O objetivo não é o de uma entrevista em profundidade, mas de investigar um tema para se formular melhor uma questão ou opções de resposta. Exemplo de uma questão cognitiva na questão de raça e cor: O que você entende por pardo? Você poderia dar o exemplo de uma pessoa parda no Brasil? Para você há diferença entre moreno e pardo? Para as questões de terminologia as entrevistas cognitivas são fundamentais.

No que diz respeito à condução da entrevista, a questão do treinamento merece destaque. O que é um bom treinamento? O entrevistador deve ser treinado a não aceitar respostas confusas, ambíguas, incompletas, que não atendam aos objetivos da questão, e a conduzir a entrevista a produzir dados claros e completos, especialmente no caso de perguntas abertas, que podem se transformar em complicadores ao invés de ajudar.

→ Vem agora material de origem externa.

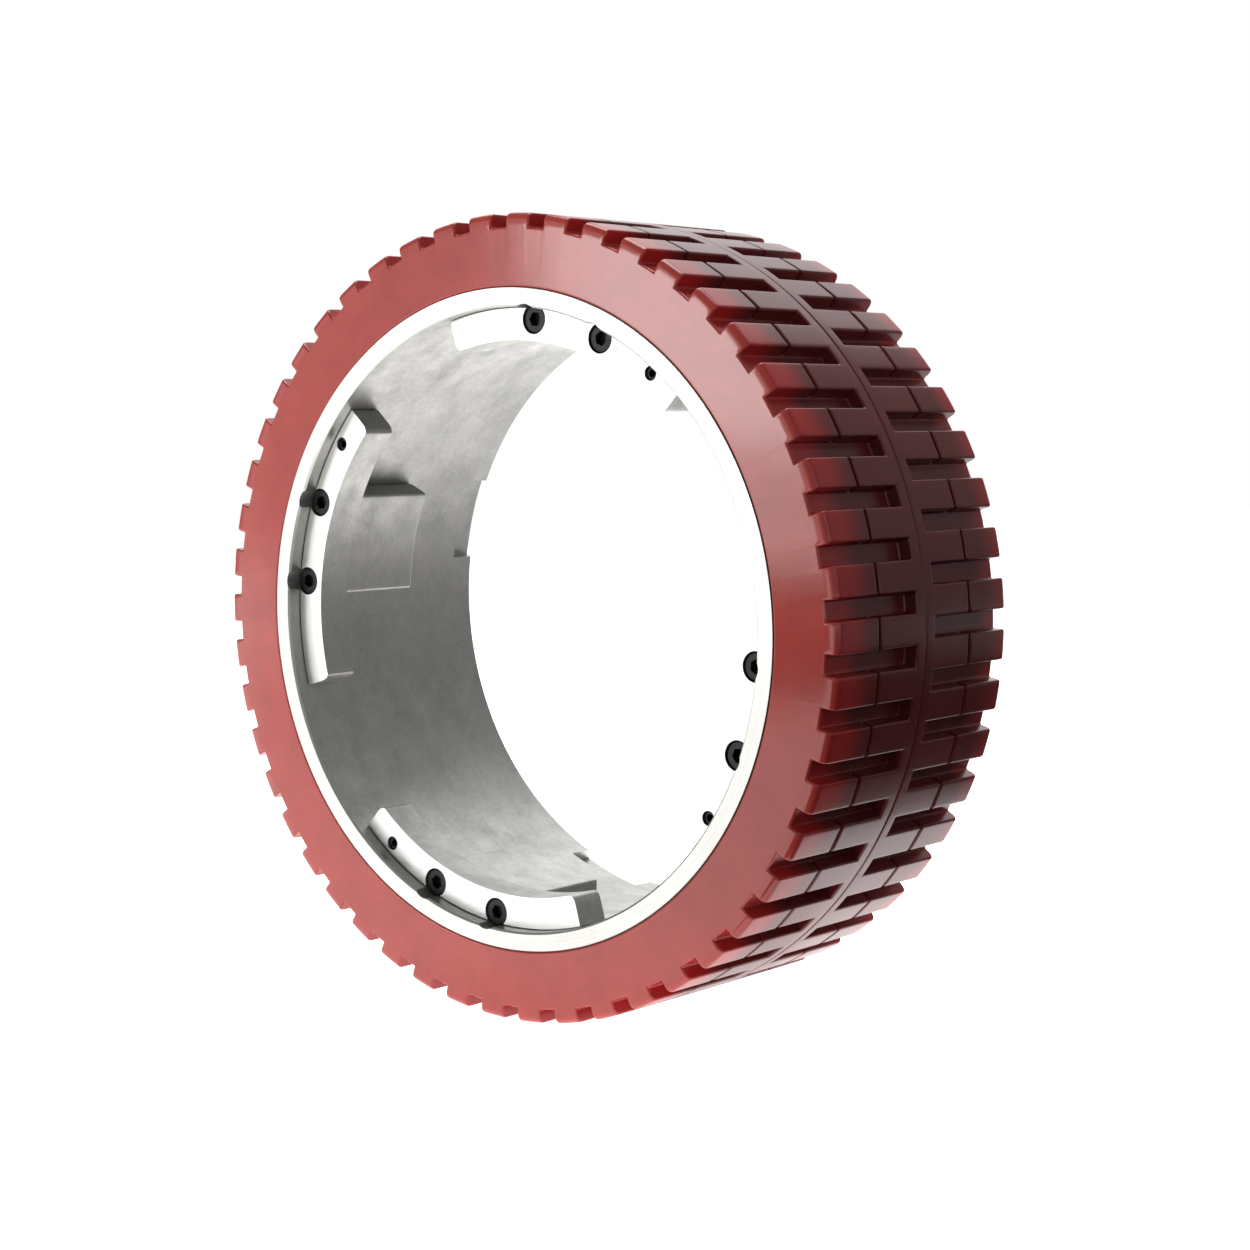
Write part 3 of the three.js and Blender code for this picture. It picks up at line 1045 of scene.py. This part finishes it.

O fundamental, por exemplo, é que cada questão aberta deva ser acompanhada de pelo menos um probe (o que mais voce poderia acrescentar? Voce poderia me falar um pouco mais sobre isso? O que voce quer dizer com isso? Voce poderia dar um exemplo?).
O uso efetivo do probe requer do entrevistado o conhecimento dos objetivos das questões e a capacidade de ouvir atentamente o que o entrevistado diz, para decidir se a resposta dada atende aos objetivos da questão (p. 253).
Um exemplo claro está no uso do Probe (o que você acha?) diante de respostas “não sei”, pois isso ajuda a evitar o “falso negativo”, ou seja, pessoas que têm uma opinião e usam o “não sei como saída fácil para a questão.

Ainda uma questão importante diz respeito aos possíveis experimentos utilizados após a pesquisa. Três se destacam:
o primeiro tipo de experimento, que testa o uso de terminologias alternativas, se refere à questão do significado pretendido pelo pesquisador versus a interpretação feita pelo entrevistado. O segundo tipo de experimento testa o uso da opção “não sei”, e se refere á produção de falsos positivos versus falsos negativos; enquanto o terceiro tipo de experimento testa efeitos relacionados ao modo de coleta do dado, com o uso da entrevista face-a-face ou do questionário auto-aplicado (p. 255).